Zahnmediziner und Diabetologen in einem Boot
Das Risiko, während seines Lebens an Diabetes mellitus zu erkranken, beträgt rund 25 Prozent. Etwa zehn Prozent dieser Patienten leiden an dem Diabetes-Typ-1, der auch als frühkindlicher oder juveniler Diabetes bezeichnet wird, aber manchmal auch erst im Erwachsenenalter durch einen Zufall erkannt wird. Ursache dieser Diabetesform ist ein Mangel an hormoneller Sekretion des Insulins aus den Langerhans’schen Inseln in der Pankreas. Die weitaus häufiger (90 Prozent) auftretende Variante (Diabetes-Typ-2) wird auch als erworbener Diabetes oder Altersdiabetes bezeichnet und tritt meistens als Folge diverser Risikofaktoren wie Übergewicht, Hypertonus, Cholesterinwerterhöhung oder Bewegungsmangel auf.
Bei dieser Variante handelt es sich nicht um einen Hormonmangel, sondern – aufgrund der oben genannten Faktoren hat sich im Laufe der Jahre eine Hormon-(Insulin-) intoleranz „eingeschlichen“. Während der Typ-1-Diabetiker sein Leben lang nicht auf eine Insulinsubstitution verzichten kann, ist der Patient mit Typ-2-Variante unter Verzicht auf seine Risikokomponenten und/oder eventuellen zusätzlichen Antidiabetika wie Glibenclamid gut einstellbar, so dass er ein relativ normales Leben führen kann.
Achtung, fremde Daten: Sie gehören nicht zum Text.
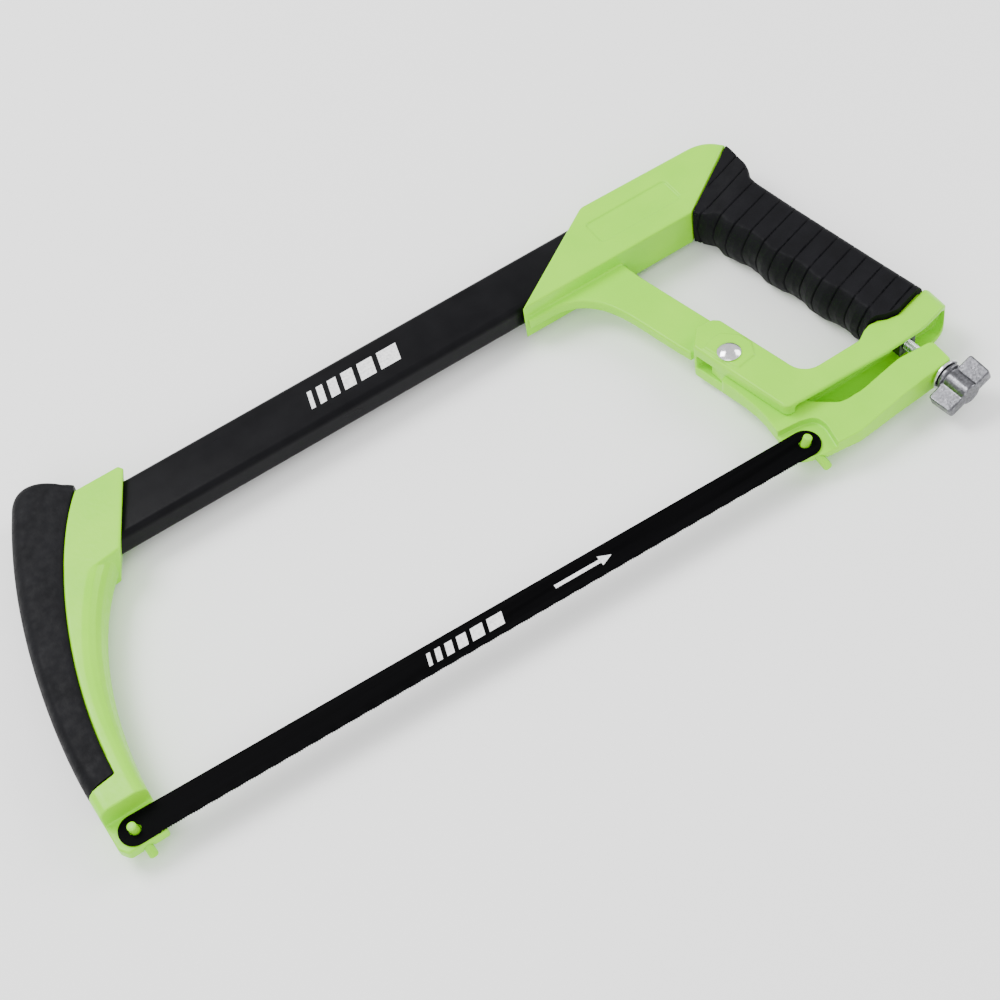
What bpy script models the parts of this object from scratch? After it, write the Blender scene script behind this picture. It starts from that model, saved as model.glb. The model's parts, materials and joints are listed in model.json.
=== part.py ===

Durch dieses Vorgehen sollen Begleiterkrankungen wie eine Retinopathie, eine Angiopathie, eine Polyneurodermitis, eine Herz-Kreislauf-Erkrankung und mehr verhindert werden. Nun hat sich aber in diversen Untersuchungen gezeigt, dass Patienten, die an einer Parodontitis erkrankt sind, ein dreimal höheres Risiko haben, einen Diabetes zu entwickeln, wie Prof. Dr. Dr. Diethelm Tschöpe aus Oehnhausen und Bochum erklärte.
Dreimal höheres Diabetes- Risiko für PAR-Patienten
Da die Prävalenz von Parodontitis in Deutschland bei Erwachsenen bei etwa 70 Prozent liegt, liegt hier eine nicht unerhebliche Gefahr für diese Patienten vor. Nach einer Metaanalyse , die nicht-insulinabhängigen Diabetes mit Zahnverlust, Zahnlockerungen und einer zunehmenden Taschentiefe (größer/gleich 6 mm) abglich, zeigte sich, dass 64 Prozent der Diabetiker im Vergleich zu 50 Prozent der Nicht-Diabetiker an einer gingivalen Entzündung leiden. Dieses Ergebnis ist signifikant. Auch lassen die Ergebnisse die Vermutung zu, dass die Dauer der Diabeteserkrankung das Risiko der Parodontalerkrankung verstärkt, so äußerte sich Professor Dr. Jörg Meyle als Parodontologe.
„Ziel der Initiative ist es daher, Ärzte, Zahnärzte und Patienten gezielt über die Wechselwirkungen aufzuklären“, erklärte Dr. Dietmar Oesterreich, Vizepräsident der Bundeszahnärztekammer (BZÄK) im Pressegespräch. „Auf der Grundlage evidenzbasierter Daten sollen über eine Vielzahl von Maßnahmen Fachkreise und Patienten gleichermaßen über Risiken und Wechselbeziehungen von Parodontitis und Diabetes sowie über Prophylaxe- und therapeutische Möglichkeiten aufgeklärt werden, “ ergänzte er. Die inhaltliche Basis für diese Maßnahmen erarbeitet ein interdisziplinärer Wissenschaftsausschuss, der mit jeweils vier Experten aus den Fachbereichen Diabetologie und Paradontologie besetzt ist, wie Michael Warncke von Colgate-Palmolive erläuterte.
Dieser Wissenschaftsausschuss zur Initiative „Gesund im Mund bei Diabetes“ setzt genau an diesem Informationslag an. Erklärtes Ziel ist es, wie jetzt in Hamburg erklärt wurde, die Thematik in die Leitlinien der Deutschen Diabetes Gesellschaft (DDG) und der Deutschen Gesellschaft für Parodontologie (DGP) aufnehmen zu lassen.
Durch die Erarbeitung eines Konsensuspapiers im Rahmen dieses Ausschusses soll nun zeitnah ein offizieller Antrag zur Leitlinienergänzung erfolgen, um auf das Thema „Prophylaxe und Therapie von Parodontitis bei Diabetikern“ aufmerksam zu machen.
Sowie das Konsensuspapier verabschiedet ist, werden die zm weiter darüber berichten.